Required task: Your task is to restate the data word for word.

Information supplied:

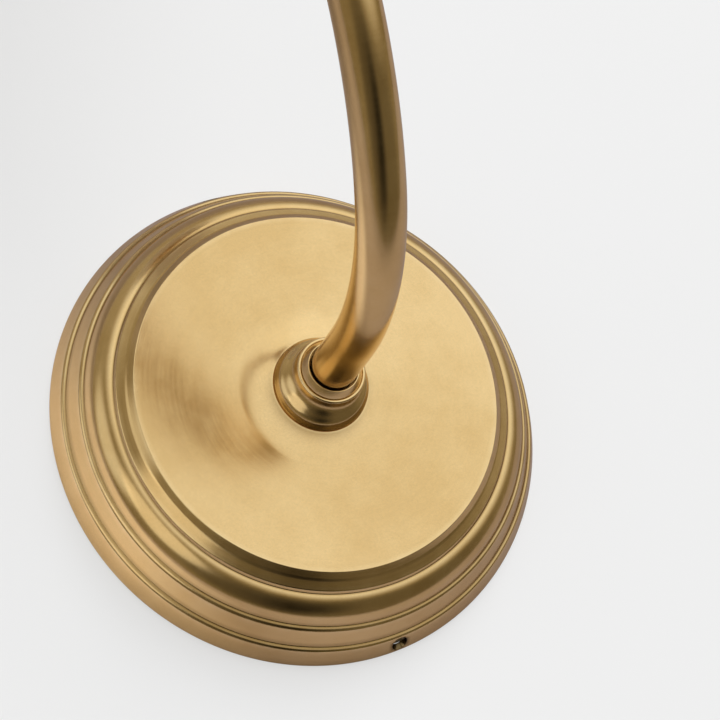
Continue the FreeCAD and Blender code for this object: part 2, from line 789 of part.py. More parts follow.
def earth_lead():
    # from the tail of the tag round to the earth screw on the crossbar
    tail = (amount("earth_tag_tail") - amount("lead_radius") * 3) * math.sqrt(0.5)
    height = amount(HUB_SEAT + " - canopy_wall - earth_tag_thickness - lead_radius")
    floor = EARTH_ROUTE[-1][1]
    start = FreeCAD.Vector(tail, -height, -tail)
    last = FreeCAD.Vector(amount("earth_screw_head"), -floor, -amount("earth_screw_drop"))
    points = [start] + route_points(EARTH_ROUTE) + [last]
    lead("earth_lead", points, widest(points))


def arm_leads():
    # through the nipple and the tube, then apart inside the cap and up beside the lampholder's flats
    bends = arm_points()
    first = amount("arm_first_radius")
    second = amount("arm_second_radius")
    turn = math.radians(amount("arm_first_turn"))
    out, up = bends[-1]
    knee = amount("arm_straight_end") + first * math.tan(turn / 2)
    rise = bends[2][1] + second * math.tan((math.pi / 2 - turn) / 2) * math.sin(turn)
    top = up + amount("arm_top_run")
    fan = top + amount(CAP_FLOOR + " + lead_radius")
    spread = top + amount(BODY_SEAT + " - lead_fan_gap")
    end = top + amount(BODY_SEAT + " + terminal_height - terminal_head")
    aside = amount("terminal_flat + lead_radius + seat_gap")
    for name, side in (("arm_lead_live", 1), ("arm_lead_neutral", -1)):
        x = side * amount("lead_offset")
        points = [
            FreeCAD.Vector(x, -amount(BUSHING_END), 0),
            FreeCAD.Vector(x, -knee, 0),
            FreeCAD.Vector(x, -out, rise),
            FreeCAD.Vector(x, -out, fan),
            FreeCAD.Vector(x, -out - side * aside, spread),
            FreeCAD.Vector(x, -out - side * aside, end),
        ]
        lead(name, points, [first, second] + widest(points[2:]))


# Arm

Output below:
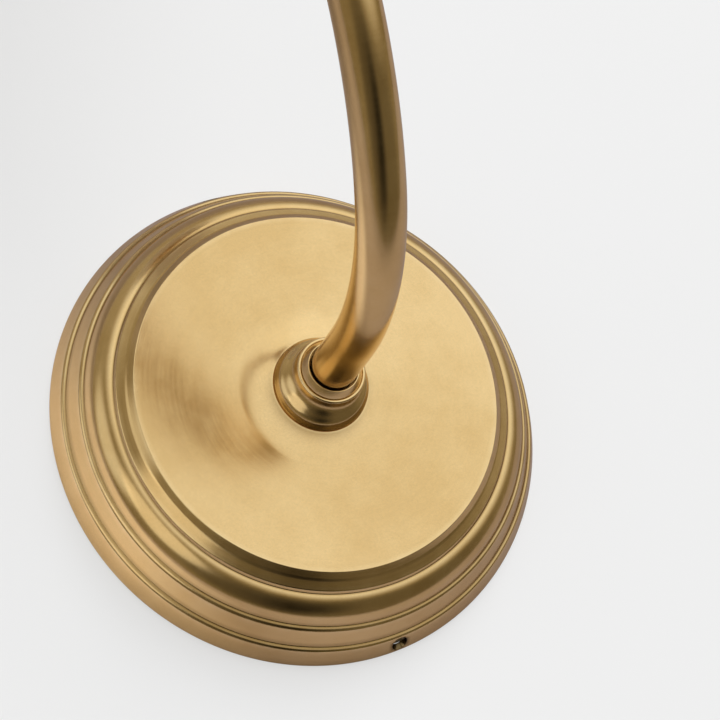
Continue the FreeCAD and Blender code for this object: part 2, from line 789 of part.py. More parts follow.
def earth_lead():
    # from the tail of the tag round to the earth screw on the crossbar
    tail = (amount("earth_tag_tail") - amount("lead_radius") * 3) * math.sqrt(0.5)
    height = amount(HUB_SEAT + " - canopy_wall - earth_tag_thickness - lead_radius")
    floor = EARTH_ROUTE[-1][1]
    start = FreeCAD.Vector(tail, -height, -tail)
    last = FreeCAD.Vector(amount("earth_screw_head"), -floor, -amount("earth_screw_drop"))
    points = [start] + route_points(EARTH_ROUTE) + [last]
    lead("earth_lead", points, widest(points))


def arm_leads():
    # through the nipple and the tube, then apart inside the cap and up beside the lampholder's flats
    bends = arm_points()
    first = amount("arm_first_radius")
    second = amount("arm_second_radius")
    turn = math.radians(amount("arm_first_turn"))
    out, up = bends[-1]
    knee = amount("arm_straight_end") + first * math.tan(turn / 2)
    rise = bends[2][1] + second * math.tan((math.pi / 2 - turn) / 2) * math.sin(turn)
    top = up + amount("arm_top_run")
    fan = top + amount(CAP_FLOOR + " + lead_radius")
    spread = top + amount(BODY_SEAT + " - lead_fan_gap")
    end = top + amount(BODY_SEAT + " + terminal_height - terminal_head")
    aside = amount("terminal_flat + lead_radius + seat_gap")
    for name, side in (("arm_lead_live", 1), ("arm_lead_neutral", -1)):
        x = side * amount("lead_offset")
        points = [
            FreeCAD.Vector(x, -amount(BUSHING_END), 0),
            FreeCAD.Vector(x, -knee, 0),
            FreeCAD.Vector(x, -out, rise),
            FreeCAD.Vector(x, -out, fan),
            FreeCAD.Vector(x, -out - side * aside, spread),
            FreeCAD.Vector(x, -out - side * aside, end),
        ]
        lead(name, points, [first, second] + widest(points[2:]))


# Arm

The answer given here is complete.